Skip to main content

GROUP BY

Learning Focus

Use this lesson to understand GROUP BY with practical syntax and examples.

Concept Overview

GROUP BY transforms detail rows into summary rows by grouping records that share the same key(s), then applying aggregate functions (like COUNT, SUM, AVG, MIN, MAX) to each group.

Why is it important?

  • Reporting: metrics per region, per customer, per product
  • Analytics: cohort summaries, conversion rates, revenue by segment
  • Data quality: detect duplicates and outliers by grouping
  • Performance: correct grouping reduces data movement and lets the database aggregate efficiently

Where does it fit?

GROUP BY sits between row-level filtering (WHERE) and group-level filtering (HAVING).

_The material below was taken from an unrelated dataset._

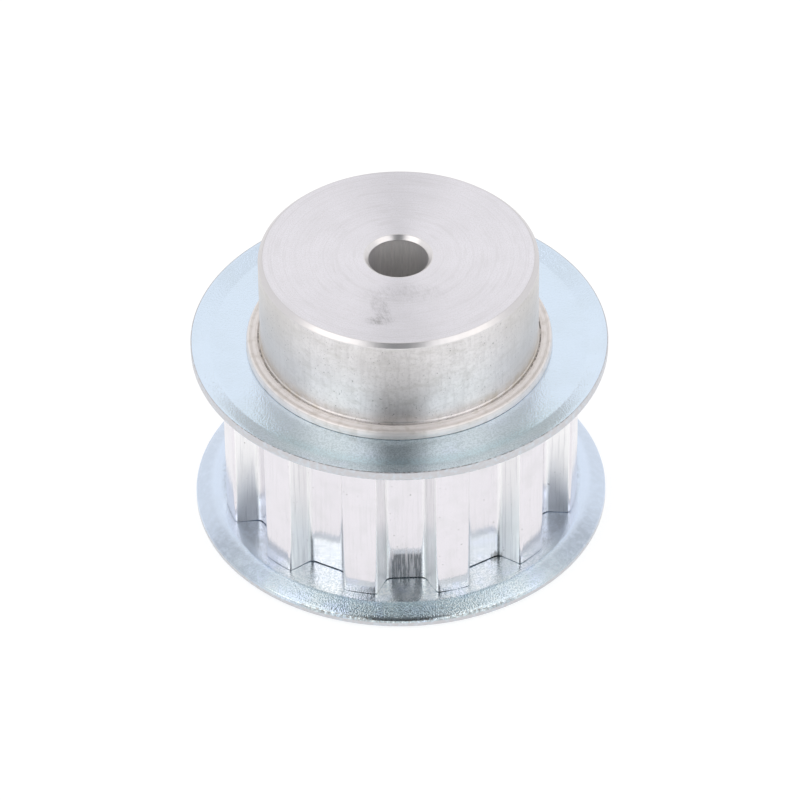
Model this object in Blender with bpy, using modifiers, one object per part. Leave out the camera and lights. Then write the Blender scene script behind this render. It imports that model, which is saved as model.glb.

It is the core technique for aggregation and is commonly combined with joins, conditional aggregates (FILTER), and ordering.


Syntax & Rules

Core Syntax

SELECT group_key_1, group_key_2, ...,
aggregate_fn(expr) AS metric
FROM table_name
WHERE row_filters
GROUP BY group_key_1, group_key_2, ...
ORDER BY metric DESC;

Available Options / Parameters

Clause/FeatureWhat it doesPostgreSQL notes
WHEREfilters rows before groupingreduces work and changes results
GROUP BYdefines grouping keysevery non-aggregated selected column must be grouped
HAVINGfilters groups after aggregationuse for aggregate predicates
FILTER (WHERE ...)conditional aggregatePostgreSQL feature: SUM(x) FILTER (WHERE cond)
ORDER BYsorts final groupsuse NULLS LAST when aggregates can be NULL

Key Rules and Considerations

  • Every selected column must either be an aggregate (SUM(amount)) or appear in GROUP BY.
  • Use WHERE to remove rows you do not want to include in the aggregates.
  • Use HAVING for conditions on aggregated values.
  • Conditional aggregates are usually cleaner with FILTER than with CASE expressions.

Step-by-Step Examples

Example 1: Basic Grouping (Beginner)

CREATE TABLE orders (
order_id bigint GENERATED ALWAYS AS IDENTITY PRIMARY KEY,
customer_id bigint NOT NULL,
region text NOT NULL,
status text NOT NULL,
amount numeric(12,2) NOT NULL CHECK (amount >= 0),
created_at date NOT NULL
);

INSERT INTO orders (customer_id, region, status, amount, created_at) VALUES
(10, 'US', 'paid', 25.00, '2026-01-01'),
(10, 'US', 'paid', 10.00, '2026-01-02'),
(11, 'EU', 'paid', 50.00, '2026-01-03'),
(12, 'EU', 'failed', 20.00, '2026-01-03'),
(13, 'APAC', 'paid', 40.00, '2026-01-04'),
(13, 'APAC', 'pending', 15.00, '2026-01-05');

SELECT region, COUNT(*) AS order_count
FROM orders
GROUP BY region
ORDER BY region;

Expected output:

 region | order_count
--------+------------
APAC | 2
EU | 2
US | 2
(3 rows)

Explanation:

  • GROUP BY region produces one output row per region.
  • COUNT(*) counts all rows in each region.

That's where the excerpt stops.